Driving back into Kiruna from an afternoon out in the fjäll we watched as vivid orange and red spread along the horizon, edging out towards the distant humped shape of the mine. On the other side, a bright white full moon was balanced on the edge of the pepper white landscape, looking as if it might topple over and roll off into the hills.
As the local paper expressed it this week, ‘At last! Minus degrees!’
The landscape and town is snow-covered, and no icy grey patches are there to spoil the impression of pure white. More importantly, we can walk out without falling over. Last week’s ice is still underneath, but the layer of snow on top is now sufficient to give your boots some grip.
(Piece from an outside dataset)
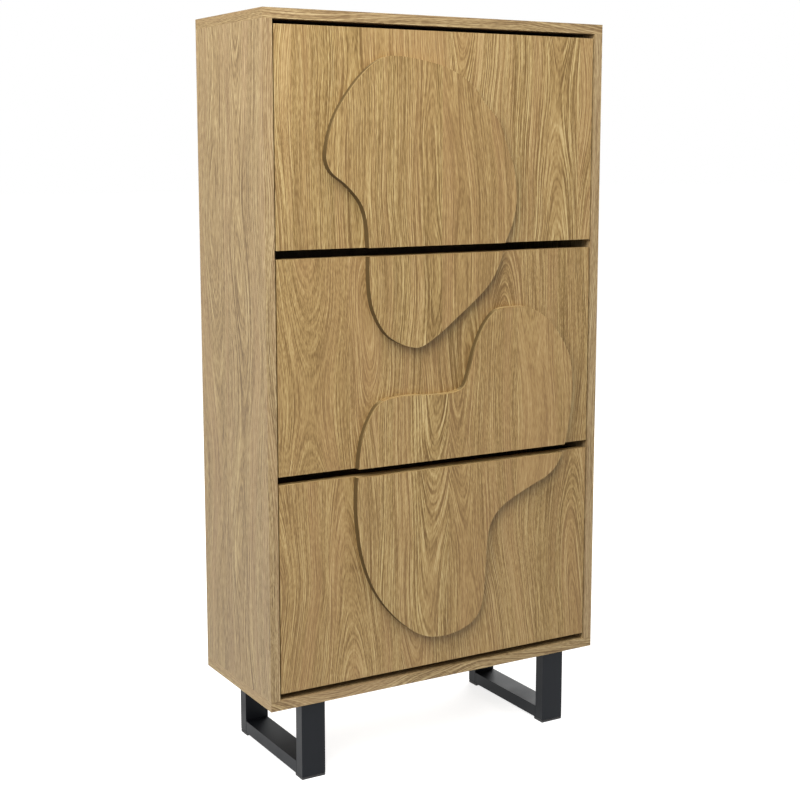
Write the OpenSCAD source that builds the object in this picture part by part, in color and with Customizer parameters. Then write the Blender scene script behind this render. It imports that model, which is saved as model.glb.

This means that a short walk up into the fjäll was possible again, having been off limit for the last few weeks, unless you’d wanted to negotiate most of the path on your backside (easier going down).
The last time we walked this way was autumn, with brown, orange and red scrub at our feet and bright low sunshine. It was quicker to walk then than now. This time the snow requires some careful placing of the feet, and it is no longer always clear where the path is. We think we know the path well, but there are frequent stops to discuss which is the right way.
Our clumsy wide boots disturb the smooth effect of the snow. Smooth, that is, apart from where animals or birds have left their traces.
‘Possibly a ski-pole?’ I suggest, seeing a large swirling mark in the snow, ending in a sharp dot. ‘Without a ski-er?’ Mmm, unless the skier had taken off and flown down the hill.
We continue trudging up the hill. Never a noisy place, this, but once the snow has fallen the hush seems heavier. We pick our way between the snow covered birch scrub, as carefully as we can in heavy boots. Looking behind us we have left clear tracks wriggling right to left having often veered off track before finding the path again.
The view out over Lake Torneträsk and the mountains beyond is more beautiful than ever. I have the feeling that when the snow settles, nature pulls a protective cape over the landscape for the winter and gathers it back to herself. No longer open for people to rampage about on her slopes and valleys, no longer free for people to pick berries or hunt birds, no longer open for exploration by campers and long distance walkers.
So we feel especially privileged to be allowed in today. As if we’ve sneaked in the back door after all the visitors have left for the day and there’s no longer an entrance fee. Or have pulled open the curtain backstage and peered in at the actors removing their make up and pulling off their clown costumes. It’s peaceful, unshowy, wrapped up and hidden.
Coming up here makes one breath deeper, more calmly. Not a place to linger though, at minus 13 degrees with a wind, so we begin our descent. This time we use a different technique, walking diagonally to avoid slipping, stepping either side of our previous tracks to ensure we are walking into fresh snow, better for the grip.
Our tracks have made a mess of the smooth snow paths, but it’s reassuring to see them there. Unlike a walk in town where you’re one of a crowd, your presence unnoticed or soon forgotten, here in the fjäll, in the winter time, there are traces of us left behind. Perhaps a fox will come across them, and wonder what or who was here.